• _AIM OF THE EXERCISE_
Starting at the line that has "for helper in" and stopping after the line that has "before = set(bpy.data.objects)", reproduce the listing below exactly; omit everything else.

• _DATA PROVIDED_
+===+

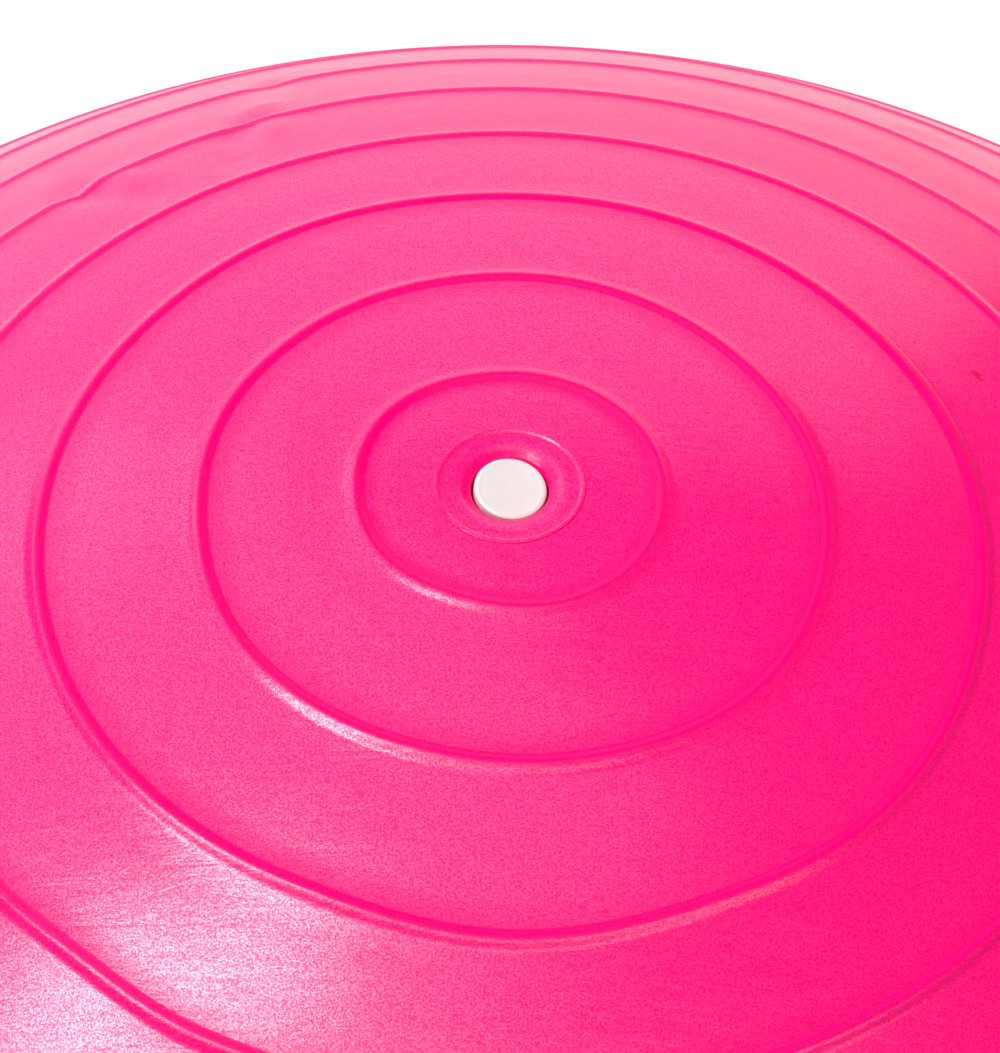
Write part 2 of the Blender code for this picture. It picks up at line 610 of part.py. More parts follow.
def build_underside(parts, rubber, plastic, steel):
    """Feet, mat, cap and the screws that are reached from below."""
    foot_top = PAN_BOTTOM + FOOT_SUNK - GAP
    barb = PAN_INSIDE + GAP
    foot = [
        (0, barb + 3 * MM),
        (FOOT_STEM_RADIUS - 1 * MM, barb + 3 * MM),
        (FOOT_STEM_RADIUS + FOOT_BARB, barb),
        (FOOT_STEM_RADIUS, barb),
        (FOOT_STEM_RADIUS, foot_top),
        (FOOT_RADIUS, foot_top),
        (FOOT_RADIUS - 1 * MM, 0),
        (0, 0),
    ]
    for i, (x, y) in enumerate(FOOT_PLACES, 1):
        piece = turned(f"foot_pad_{i}", foot, parts, facets=16, closed=False)
        piece.location = (x, y, 0)
        finish(piece, rubber)

    mat_top = PAN_BOTTOM + MAT_SUNK - GAP
    mat_bottom = mat_top - MAT_THICKNESS
    mat = [(MAT_OUTER, mat_top), (MAT_OUTER, mat_bottom), (MAT_INNER, mat_bottom), (MAT_INNER, mat_top)]
    finish(turned("tread_mat", mat, parts), rubber)

    cap_top = PAN_BOTTOM + CAP_SUNK - GAP
    skirt = CENTRE_BOLT[1] + 3 * HOLE_CLEARANCE
    cap = [
        (0, cap_top),
        (skirt - 1.2 * MM, cap_top),
        (skirt - 1.2 * MM, cap_top + CAP_SKIRT),
        (skirt, cap_top + CAP_SKIRT),
        (skirt, cap_top),
        (CAP_RADIUS, cap_top),
        (CAP_RADIUS - 0.6 * MM, cap_top - CAP_THICKNESS),
        (0, cap_top - CAP_THICKNESS),
    ]
    finish(turned("centre_cap", cap, parts, 24, closed=False), plastic)

    shank, head, head_height = CENTRE_BOLT
    head_top = POST_TOP - 8 * MM - GAP
    end = DECK_TOP - BLIND_ROOF - GAP
    bolt = [(0, end), (shank, end), (shank, head_top), (head, head_top)]
    bolt += [(head, head_top - head_height), (0, head_top - head_height)]
    finish(turned("centre_bolt", bolt, parts, 12, closed=False), steel)

    shank, head, head_height = PAN_SCREW
    head_top = POST_TOP - 7 * MM - GAP
    screw = [(0, end), (shank, end), (shank, head_top), (head, head_top)]
    screw += [(head, head_top - head_height), (0, head_top - head_height)]
    for i, (x, y) in enumerate(PAN_PLACES, 1):
        piece = turned(f"pan_screw_{i}", screw, parts, SCREW_FACETS, closed=False)
        piece.location = (x, y, 0)
        finish(piece, steel)


def build_grips(parts, cutters, surface):
    """The two finger pockets in the underside, open downwards."""
    for name, turn in (("grip_cup_right", 0.0), ("grip_cup_left", math.pi)):
        cup = grip_outline(GRIP_HALF_WIDTH, GRIP_DEPTH + 1 * MM, PAN_BOTTOM, name, parts)
        inside = grip_outline(
            GRIP_HALF_WIDTH - GRIP_WALL,
            GRIP_DEPTH + OVERLAP,
            PAN_BOTTOM + 1 * MM - OVERLAP - GRIP_WALL,
            name + "_inside",
            cutters,
        )
        rim = grip_outline(
            GRIP_HALF_WIDTH + GRIP_FLANGE, PAN_FLOOR - GAP, PAN_BOTTOM, name + "_rim", cutters
        )
        cup = combine(cup, [rim], "UNION")
        cup = combine(cup, [inside], "DIFFERENCE")
        cup.rotation_euler.z = turn
        finish(cup, surface)


def build_band_rings(parts, cutters, bracket_surface, steel):
    """Front and back: a bracket on the deck's rim, its two screws, and the ring that swings in it."""
    for place, side in (("front", -1), ("back", 1)):
        turn = 0.0 if side == 1 else math.pi
        back = PAD_FACE + GAP
        front = back + ANCHOR_PLATE
        low_z, high_z = PARTING_Z + 1 * MM, DECK_TOP - 2 * GAP
        bracket = box(
            f"band_anchor_{place}",
            (-ANCHOR_HALF_WIDTH, back, low_z),
            (ANCHOR_HALF_WIDTH, front, high_z),
            parts,
            turn=turn,
        )
        web = box(
            f"anchor_web_{place}",
            (-BARREL_HALF_LENGTH, front - 1 * MM, RING_PIN_Z - BARREL_RADIUS + 0.5 * MM),
            (BARREL_HALF_LENGTH, RING_PIN_Y, RING_PIN_Z + BARREL_RADIUS - 0.5 * MM),
            cutters,
            turn=turn,
        )
        ends = [(x, side * RING_PIN_Y, RING_PIN_Z) for x in (-BARREL_HALF_LENGTH, BARREL_HALF_LENGTH)]
        barrel = lying_cylinder(f"anchor_barrel_{place}", BARREL_RADIUS, *ends, cutters, 16)
        bracket = combine(bracket, [web, barrel], "UNION")
        bore_ends = [(1.6 * x, y, z) for x, y, z in ends]
        bore_radius = RING_WIRE_RADIUS + BARREL_CLEARANCE
        bore = lying_cylinder(f"anchor_bore_{place}", bore_radius, *bore_ends, cutters, 16)
        screw_holes = [
            anchor_hole(f"{place}_bracket_hole_{i}", side, x, cutters)
            for i, x in enumerate((-ANCHOR_SCREW_X, ANCHOR_SCREW_X))
        ]
        finish(combine(bracket, [bore, *screw_holes], "DIFFERENCE"), bracket_surface)

        for hand, x in (("left", -ANCHOR_SCREW_X), ("right", ANCHOR_SCREW_X)):
            anchor_screw(f"anchor_screw_{place}_{hand}", side, x, front, parts, steel)
        band_ring(f"band_ring_{place}", side, parts, steel)


def anchor_screw(name, side, x, seat, parts, surface):
    """A pan-head screw whose axis lies along Y, with its head on the bracket."""
    shank, head, head_height = ANCHOR_SCREW
    rise = seat + GAP
    profile = [
        (0, rise + head_height),
        (head - 1 * MM, rise + head_height),
        (head, rise + head_height / 2),
        (head, rise),
        (shank, rise),
        (shank, rise - ANCHOR_SCREW_LENGTH + GAP),
        (0, rise - ANCHOR_SCREW_LENGTH + GAP),
    ]
    screw = turned(name, profile, parts, SCREW_FACETS, closed=False)
    screw.rotation_euler = (-side * math.pi / 2, 0, 0)
    screw.location = (x, 0, ANCHOR_SCREW_Z)
    finish(screw, surface)


def band_ring(name, side, parts, surface):
    """A closed D of wire: its straight bar turns in the bracket, and the bow hangs below."""
    half, corner = RING_HALF_WIDTH, RING_CORNER
    path = []
    for centre_x, start in ((-half + corner, math.pi), (half - corner, math.pi / 2)):
        for i in range(4):
            a = start - i * math.pi / 6
            path.append((centre_x + corner * math.cos(a), -corner + corner * math.sin(a)))
    bow_steps = 10
    for i in range(bow_steps + 1):
        a = -math.pi * i / bow_steps
        path.append((half * math.cos(a), -RING_STRAIGHT + half * math.sin(a)))
    curve = bpy.data.curves.new(name, "CURVE")
    curve.dimensions = "3D"
    curve.bevel_depth = RING_WIRE_RADIUS
    curve.bevel_resolution = 2
    spline = curve.splines.new("POLY")
    spline.points.add(len(path) - 1)
    for point, (x, z) in zip(spline.points, path):
        point.co = (x, 0, z, 1)
    spline.use_cyclic_u = True
    ring = new_object(name, curve, parts)
    ring.location = (0, side * RING_PIN_Y, RING_PIN_Z)
    finish(as_mesh(ring), surface)


def main():
    for obj in list(bpy.data.objects):
        bpy.data.objects.remove(obj)
    parts = make_collection("balance_dome_trainer")
    cutters = make_collection("cutters", helper=True)

    pink_vinyl = material("pink_vinyl", (0.96, 0.01, 0.16), 0.45)
    white_vinyl = material("white_vinyl", (0.86, 0.83, 0.83), 0.4)
    black_plastic = material("black_plastic", (0.022, 0.022, 0.025), 0.5)
    grey_plastic = material("grey_plastic", (0.16, 0.16, 0.17), 0.55)
    black_rubber = material("black_rubber", (0.03, 0.03, 0.03), 0.8)
    zinc_steel = material("zinc_steel", (0.62, 0.62, 0.63), 0.3, metallic=1.0)

    build_dome(parts, pink_vinyl)
    build_valve(parts, pink_vinyl, white_vinyl)
    build_clamp(parts, cutters, black_plastic, black_rubber, zinc_steel)
    build_deck(parts, cutters, black_plastic)
    build_pan(parts, cutters, black_plastic)
    build_core(parts, cutters, grey_plastic)
    build_underside(parts, black_rubber, grey_plastic, zinc_steel)
    build_grips(parts, cutters, grey_plastic)
    build_band_rings(parts, cutters, black_plastic, zinc_steel)

    for helper in cutters.objects:
        helper.hide_render = True
        helper.display_type = "WIRE"


main()
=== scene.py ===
# Balance dome trainer: a pink inflated dome with raised rings, a white air plug at its crown,
# and a round black platform under it. Metres, +Z up, the floor at zero.
import math

import bpy
from mathutils import Matrix, Vector


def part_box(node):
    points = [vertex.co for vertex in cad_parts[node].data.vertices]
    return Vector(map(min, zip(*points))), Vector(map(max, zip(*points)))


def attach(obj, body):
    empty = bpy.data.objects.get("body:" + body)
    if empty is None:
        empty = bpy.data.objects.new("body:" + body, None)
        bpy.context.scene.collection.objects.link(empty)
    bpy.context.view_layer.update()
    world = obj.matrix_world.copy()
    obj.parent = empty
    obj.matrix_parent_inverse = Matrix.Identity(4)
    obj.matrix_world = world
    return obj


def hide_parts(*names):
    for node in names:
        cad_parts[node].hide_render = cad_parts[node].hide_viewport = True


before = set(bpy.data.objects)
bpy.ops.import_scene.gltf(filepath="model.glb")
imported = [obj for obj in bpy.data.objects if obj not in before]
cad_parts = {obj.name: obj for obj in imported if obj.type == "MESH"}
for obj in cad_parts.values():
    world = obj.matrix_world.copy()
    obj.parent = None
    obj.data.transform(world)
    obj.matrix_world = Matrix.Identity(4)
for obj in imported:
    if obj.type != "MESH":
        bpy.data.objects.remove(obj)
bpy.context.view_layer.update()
print("frame loaded:", len(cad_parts), "nodes")

mm = 0.001
fullTurn = 2 * math.pi
materials = {}


# working in the viewport's way


def deselectAll():
    if bpy.context.object and bpy.context.object.mode != "OBJECT":
        bpy.ops.object.mode_set(mode="OBJECT")
    bpy.ops.object.select_all(action="DESELECT")


def pickOnly(piece):
    deselectAll()
    piece.select_set(True)
    bpy.context.view_layer.objects.active = piece


def startPiece(name):  # the primitive just added becomes the piece, with its place in its mesh
    piece = bpy.context.object
    piece.name = name
    piece.data.name = name
    bpy.ops.object.transform_apply(location=True, rotation=True, scale=True)
    return piece


def editPiece(piece, part="VERT"):
    pickOnly(piece)
    bpy.ops.object.mode_set(mode="EDIT")
    bpy.ops.mesh.select_mode(type=part)
    bpy.ops.mesh.select_all(action="DESELECT")


def selectWhere(piece, test, kind="vertices"):  # in edit mode: picks what passes the test
    bpy.ops.object.mode_set(mode="OBJECT")
    for item in getattr(piece.data, kind):
        item.select = bool(test(item))
    bpy.ops.object.mode_set(mode="EDIT")


def closeSeams(piece, gap=0.004 * mm):
    editPiece(piece)
    bpy.ops.mesh.select_all(action="SELECT")
    bpy.ops.mesh.remove_doubles(threshold=gap)
    bpy.ops.mesh.normals_make_consistent(inside=False)
    bpy.ops.object.mode_set(mode="OBJECT")


def applyModifier(piece, kind, **settings):
    pickOnly(piece)
    modifier = piece.modifiers.new(kind.title(), kind)
    for key, value in settings.items():
        setattr(modifier, key, value)
    bpy.ops.object.modifier_apply(modifier=modifier.name)


def softenEdges(piece, width, angle=32):
    applyModifier(
        piece,
        "BEVEL",
        width=width,
        segments=3,
        limit_method="ANGLE",
        angle_limit=math.radians(angle),
        use_clamp_overlap=True,
    )


def shadeSoft(piece, angle):
    pickOnly(piece)
    bpy.ops.object.shade_smooth_by_angle(angle=math.radians(angle))


def joinTo(piece, others, operation):  # Boolean with each helper, which is then thrown away
    for other in others:
        applyModifier(piece, "BOOLEAN", operation=operation, solver="EXACT", object=other)
        bpy.data.objects.remove(other)
    closeSeams(piece)


def copyPiece(piece, name, move=(0, 0, 0), turn=0.0):  # its own mesh, moved or turned about Z
    pickOnly(piece)
    bpy.ops.object.duplicate()
    copy = bpy.context.object
    copy.name = name
    copy.data.name = name
    copy.location = move
    copy.rotation_euler = (0, 0, turn)
    bpy.ops.object.transform_apply(location=True, rotation=True, scale=True)
    return copy


# outlines for turned pieces: lists of (radius, height)


def arcOf(centre, radius, first, last, steps):
    turns = [math.radians(first + (last - first) * i / steps) for i in range(steps + 1)]
    return [(centre[0] + radius * math.cos(a), centre[1] + radius * math.sin(a)) for a in turns]


def rounded(corners, steps=4, loop=True):  # each corner is (radius, height, rounding)
    outline = []
    count = len(corners)
    for i, (r, z, size) in enumerate(corners):
        here = Vector((r, z))
        if size <= 0 or (not loop and i in (0, count - 1)):
            outline.append((r, z))
            continue
        before = Vector(corners[i - 1][:2]) - here
        after = Vector(corners[(i + 1) % count][:2]) - here
        size = min(size, before.length * 0.49, after.length * 0.49)
        start, end = here + before.normalized() * size, here + after.normalized() * size
        for s in range(steps + 1):
            t = s / steps
            point = start * (1 - t) ** 2 + here * 2 * t * (1 - t) + end * t**2
            outline.append((point.x, point.y))
    if loop:
        outline.append(outline[0])
    return outline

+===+

• _OUTPUT FOR THIS TASK_
    for helper in cutters.objects:
        helper.hide_render = True
        helper.display_type = "WIRE"


main()
=== scene.py ===
# Balance dome trainer: a pink inflated dome with raised rings, a white air plug at its crown,
# and a round black platform under it. Metres, +Z up, the floor at zero.
import math

import bpy
from mathutils import Matrix, Vector


def part_box(node):
    points = [vertex.co for vertex in cad_parts[node].data.vertices]
    return Vector(map(min, zip(*points))), Vector(map(max, zip(*points)))


def attach(obj, body):
    empty = bpy.data.objects.get("body:" + body)
    if empty is None:
        empty = bpy.data.objects.new("body:" + body, None)
        bpy.context.scene.collection.objects.link(empty)
    bpy.context.view_layer.update()
    world = obj.matrix_world.copy()
    obj.parent = empty
    obj.matrix_parent_inverse = Matrix.Identity(4)
    obj.matrix_world = world
    return obj


def hide_parts(*names):
    for node in names:
        cad_parts[node].hide_render = cad_parts[node].hide_viewport = True


before = set(bpy.data.objects)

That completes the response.